Em suma, após a guerra narrada em Josué 6 a 12, a balança do poder, na Palestina, pendeu para o lado dos cananeus, que permaneceram alojados nas melhores terras (as das planícies), ao passo que os israelitas se estabeleceram nas regiões montanhosas.
É o que depreendemos de versos como Juízes 1:19: “Esteve o Senhor com Judá, e este despovoou as montanhas; porém não expulsou os moradores do vale”.
Entre a redação dos relatos de Juízes e a época em que Judite foi escrito, no século II a.
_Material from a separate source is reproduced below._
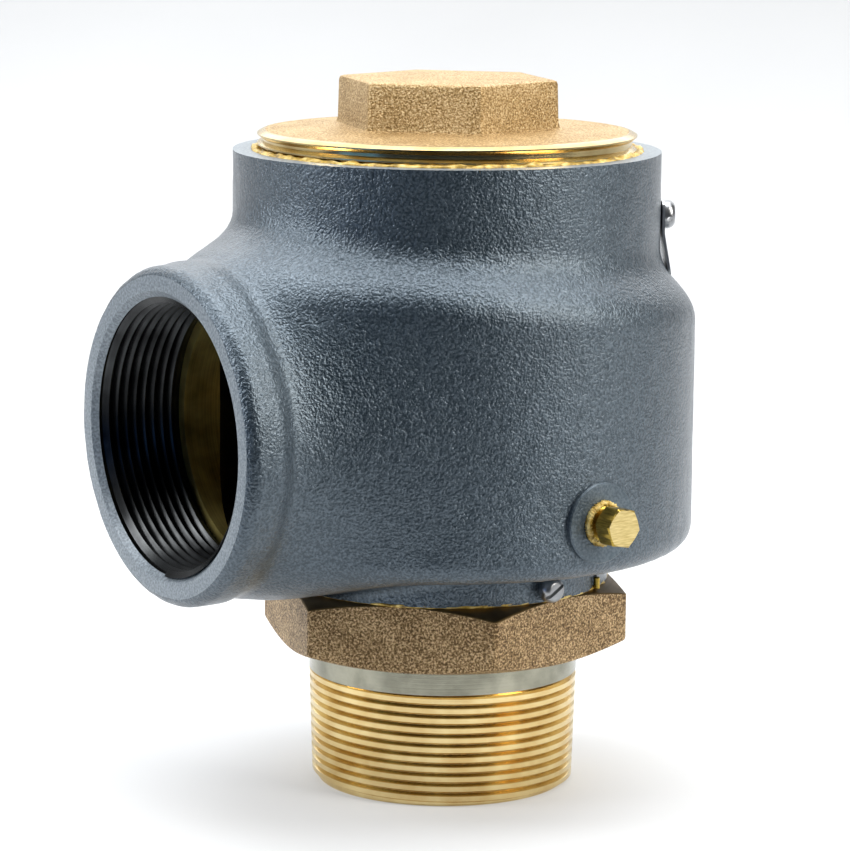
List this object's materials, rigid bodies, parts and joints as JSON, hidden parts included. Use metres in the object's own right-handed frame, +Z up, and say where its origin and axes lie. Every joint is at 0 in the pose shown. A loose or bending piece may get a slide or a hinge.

C., a consciência de que as conquistas sob Josué e os anciãos se limitaram à região montanhosa central de Canaã permaneceu mais ou menos intacta.
Esse estado de coisas foi determinado pela superioridade dos carros de guerra cananeus: “Então disseram os filhos de José [...] todos os cananeus que habitam na terra do vale têm carros de ferro [...] Judá despovoou as montanhas; porém não expulsou os moradores do vale, porquanto tinham carros de ferro [...] Jabim tinha novecentos carros de ferro e, por vinte anos, oprimia duramente os filhos de Israel” (Js 17:16; Jz 1:19; 4:3).
Despovoar as montanhas indica expulsar os habitantes delas, o que realmente sucedeu, embora a maior parte da penetração nos pontos elevados do território tenha sido pacífica.
De todo modo, a conquista da região montanhosa central veio a ser o único sucesso de longo prazo dos empreendimentos militares israelitas sob Josué e os anciãos que o sucederam.
Só com o triunfo de Baraque sobre os cananeus, em Taanaque, por volta de 1.357 a. C., a relação de forças começaria a alterar-se a favor dos filhos de Israel. Mesmo assim, levaria séculos para que, sob a liderança de Davi, eles começassem a se impor, em maior escala, aos habitantes locais.